BEGIN

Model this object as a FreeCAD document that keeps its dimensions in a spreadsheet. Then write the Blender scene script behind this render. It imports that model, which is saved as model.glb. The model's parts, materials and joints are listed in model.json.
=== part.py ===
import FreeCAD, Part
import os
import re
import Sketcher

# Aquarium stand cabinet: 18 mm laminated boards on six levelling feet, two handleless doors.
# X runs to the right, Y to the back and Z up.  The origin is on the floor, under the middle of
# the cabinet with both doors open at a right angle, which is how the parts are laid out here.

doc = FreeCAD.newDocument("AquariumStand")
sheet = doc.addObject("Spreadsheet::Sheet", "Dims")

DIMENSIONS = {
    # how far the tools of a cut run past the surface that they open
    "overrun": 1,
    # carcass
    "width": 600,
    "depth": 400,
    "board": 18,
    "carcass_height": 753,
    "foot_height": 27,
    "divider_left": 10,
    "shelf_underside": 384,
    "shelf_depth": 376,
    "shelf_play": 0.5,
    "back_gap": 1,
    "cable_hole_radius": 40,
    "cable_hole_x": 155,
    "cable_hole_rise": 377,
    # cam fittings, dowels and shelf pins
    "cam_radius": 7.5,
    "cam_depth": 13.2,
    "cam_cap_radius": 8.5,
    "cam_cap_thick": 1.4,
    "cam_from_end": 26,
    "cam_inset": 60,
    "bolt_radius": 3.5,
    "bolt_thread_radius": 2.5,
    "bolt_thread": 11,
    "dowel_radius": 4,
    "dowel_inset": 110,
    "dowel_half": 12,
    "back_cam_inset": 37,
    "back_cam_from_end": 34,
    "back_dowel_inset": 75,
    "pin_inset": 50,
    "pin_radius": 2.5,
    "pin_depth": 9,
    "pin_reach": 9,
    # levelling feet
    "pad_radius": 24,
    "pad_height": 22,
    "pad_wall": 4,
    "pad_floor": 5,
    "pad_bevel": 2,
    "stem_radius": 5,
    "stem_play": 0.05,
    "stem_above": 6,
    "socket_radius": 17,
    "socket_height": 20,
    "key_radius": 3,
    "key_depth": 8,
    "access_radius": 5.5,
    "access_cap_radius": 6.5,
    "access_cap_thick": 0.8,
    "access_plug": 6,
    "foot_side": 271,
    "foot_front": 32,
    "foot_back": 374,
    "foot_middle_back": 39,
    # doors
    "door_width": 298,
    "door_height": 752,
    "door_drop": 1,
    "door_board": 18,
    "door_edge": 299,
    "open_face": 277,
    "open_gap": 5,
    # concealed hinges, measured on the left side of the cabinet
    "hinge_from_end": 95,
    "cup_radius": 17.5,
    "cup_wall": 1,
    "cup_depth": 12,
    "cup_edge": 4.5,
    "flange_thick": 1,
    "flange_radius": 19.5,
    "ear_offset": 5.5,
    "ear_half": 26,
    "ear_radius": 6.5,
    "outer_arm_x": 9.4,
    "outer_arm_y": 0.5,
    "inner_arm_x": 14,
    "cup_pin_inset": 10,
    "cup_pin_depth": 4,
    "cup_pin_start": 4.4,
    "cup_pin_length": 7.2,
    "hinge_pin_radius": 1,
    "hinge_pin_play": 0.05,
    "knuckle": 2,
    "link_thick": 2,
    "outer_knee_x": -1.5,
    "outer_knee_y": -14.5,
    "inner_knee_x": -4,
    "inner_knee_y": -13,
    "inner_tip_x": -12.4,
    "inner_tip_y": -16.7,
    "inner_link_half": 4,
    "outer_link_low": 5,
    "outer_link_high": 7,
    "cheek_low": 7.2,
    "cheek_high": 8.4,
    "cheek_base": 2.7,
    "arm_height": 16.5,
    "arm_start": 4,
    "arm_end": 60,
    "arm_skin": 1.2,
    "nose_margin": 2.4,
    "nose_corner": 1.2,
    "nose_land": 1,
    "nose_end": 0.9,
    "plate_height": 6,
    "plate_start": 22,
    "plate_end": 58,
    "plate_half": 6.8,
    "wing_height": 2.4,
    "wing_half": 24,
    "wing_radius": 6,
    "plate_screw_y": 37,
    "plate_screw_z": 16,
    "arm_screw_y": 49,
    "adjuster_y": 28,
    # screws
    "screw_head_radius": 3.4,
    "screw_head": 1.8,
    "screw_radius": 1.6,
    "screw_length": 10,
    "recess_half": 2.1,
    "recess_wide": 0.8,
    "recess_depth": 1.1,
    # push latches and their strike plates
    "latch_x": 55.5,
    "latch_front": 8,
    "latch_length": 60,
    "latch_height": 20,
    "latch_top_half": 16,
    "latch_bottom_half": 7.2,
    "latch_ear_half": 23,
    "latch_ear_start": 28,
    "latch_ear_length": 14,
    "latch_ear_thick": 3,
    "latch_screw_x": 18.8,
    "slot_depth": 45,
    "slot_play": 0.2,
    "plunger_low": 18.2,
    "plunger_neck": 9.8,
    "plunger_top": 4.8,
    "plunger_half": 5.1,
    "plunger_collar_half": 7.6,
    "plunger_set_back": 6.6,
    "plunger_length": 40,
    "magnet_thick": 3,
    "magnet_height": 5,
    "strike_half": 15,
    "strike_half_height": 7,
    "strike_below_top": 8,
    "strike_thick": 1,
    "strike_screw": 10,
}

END

● WHAT THE TASK REQUIRES
Copy down the material exactly as written.

● WRITTEN SOLUTION
Model this object as a FreeCAD document that keeps its dimensions in a spreadsheet. Then write the Blender scene script behind this render. It imports that model, which is saved as model.glb. The model's parts, materials and joints are listed in model.json.
=== part.py ===
import FreeCAD, Part
import os
import re
import Sketcher

# Aquarium stand cabinet: 18 mm laminated boards on six levelling feet, two handleless doors.
# X runs to the right, Y to the back and Z up.  The origin is on the floor, under the middle of
# the cabinet with both doors open at a right angle, which is how the parts are laid out here.

doc = FreeCAD.newDocument("AquariumStand")
sheet = doc.addObject("Spreadsheet::Sheet", "Dims")

DIMENSIONS = {
    # how far the tools of a cut run past the surface that they open
    "overrun": 1,
    # carcass
    "width": 600,
    "depth": 400,
    "board": 18,
    "carcass_height": 753,
    "foot_height": 27,
    "divider_left": 10,
    "shelf_underside": 384,
    "shelf_depth": 376,
    "shelf_play": 0.5,
    "back_gap": 1,
    "cable_hole_radius": 40,
    "cable_hole_x": 155,
    "cable_hole_rise": 377,
    # cam fittings, dowels and shelf pins
    "cam_radius": 7.5,
    "cam_depth": 13.2,
    "cam_cap_radius": 8.5,
    "cam_cap_thick": 1.4,
    "cam_from_end": 26,
    "cam_inset": 60,
    "bolt_radius": 3.5,
    "bolt_thread_radius": 2.5,
    "bolt_thread": 11,
    "dowel_radius": 4,
    "dowel_inset": 110,
    "dowel_half": 12,
    "back_cam_inset": 37,
    "back_cam_from_end": 34,
    "back_dowel_inset": 75,
    "pin_inset": 50,
    "pin_radius": 2.5,
    "pin_depth": 9,
    "pin_reach": 9,
    # levelling feet
    "pad_radius": 24,
    "pad_height": 22,
    "pad_wall": 4,
    "pad_floor": 5,
    "pad_bevel": 2,
    "stem_radius": 5,
    "stem_play": 0.05,
    "stem_above": 6,
    "socket_radius": 17,
    "socket_height": 20,
    "key_radius": 3,
    "key_depth": 8,
    "access_radius": 5.5,
    "access_cap_radius": 6.5,
    "access_cap_thick": 0.8,
    "access_plug": 6,
    "foot_side": 271,
    "foot_front": 32,
    "foot_back": 374,
    "foot_middle_back": 39,
    # doors
    "door_width": 298,
    "door_height": 752,
    "door_drop": 1,
    "door_board": 18,
    "door_edge": 299,
    "open_face": 277,
    "open_gap": 5,
    # concealed hinges, measured on the left side of the cabinet
    "hinge_from_end": 95,
    "cup_radius": 17.5,
    "cup_wall": 1,
    "cup_depth": 12,
    "cup_edge": 4.5,
    "flange_thick": 1,
    "flange_radius": 19.5,
    "ear_offset": 5.5,
    "ear_half": 26,
    "ear_radius": 6.5,
    "outer_arm_x": 9.4,
    "outer_arm_y": 0.5,
    "inner_arm_x": 14,
    "cup_pin_inset": 10,
    "cup_pin_depth": 4,
    "cup_pin_start": 4.4,
    "cup_pin_length": 7.2,
    "hinge_pin_radius": 1,
    "hinge_pin_play": 0.05,
    "knuckle": 2,
    "link_thick": 2,
    "outer_knee_x": -1.5,
    "outer_knee_y": -14.5,
    "inner_knee_x": -4,
    "inner_knee_y": -13,
    "inner_tip_x": -12.4,
    "inner_tip_y": -16.7,
    "inner_link_half": 4,
    "outer_link_low": 5,
    "outer_link_high": 7,
    "cheek_low": 7.2,
    "cheek_high": 8.4,
    "cheek_base": 2.7,
    "arm_height": 16.5,
    "arm_start": 4,
    "arm_end": 60,
    "arm_skin": 1.2,
    "nose_margin": 2.4,
    "nose_corner": 1.2,
    "nose_land": 1,
    "nose_end": 0.9,
    "plate_height": 6,
    "plate_start": 22,
    "plate_end": 58,
    "plate_half": 6.8,
    "wing_height": 2.4,
    "wing_half": 24,
    "wing_radius": 6,
    "plate_screw_y": 37,
    "plate_screw_z": 16,
    "arm_screw_y": 49,
    "adjuster_y": 28,
    # screws
    "screw_head_radius": 3.4,
    "screw_head": 1.8,
    "screw_radius": 1.6,
    "screw_length": 10,
    "recess_half": 2.1,
    "recess_wide": 0.8,
    "recess_depth": 1.1,
    # push latches and their strike plates
    "latch_x": 55.5,
    "latch_front": 8,
    "latch_length": 60,
    "latch_height": 20,
    "latch_top_half": 16,
    "latch_bottom_half": 7.2,
    "latch_ear_half": 23,
    "latch_ear_start": 28,
    "latch_ear_length": 14,
    "latch_ear_thick": 3,
    "latch_screw_x": 18.8,
    "slot_depth": 45,
    "slot_play": 0.2,
    "plunger_low": 18.2,
    "plunger_neck": 9.8,
    "plunger_top": 4.8,
    "plunger_half": 5.1,
    "plunger_collar_half": 7.6,
    "plunger_set_back": 6.6,
    "plunger_length": 40,
    "magnet_thick": 3,
    "magnet_height": 5,
    "strike_half": 15,
    "strike_half_height": 7,
    "strike_below_top": 8,
    "strike_thick": 1,
    "strike_screw": 10,
}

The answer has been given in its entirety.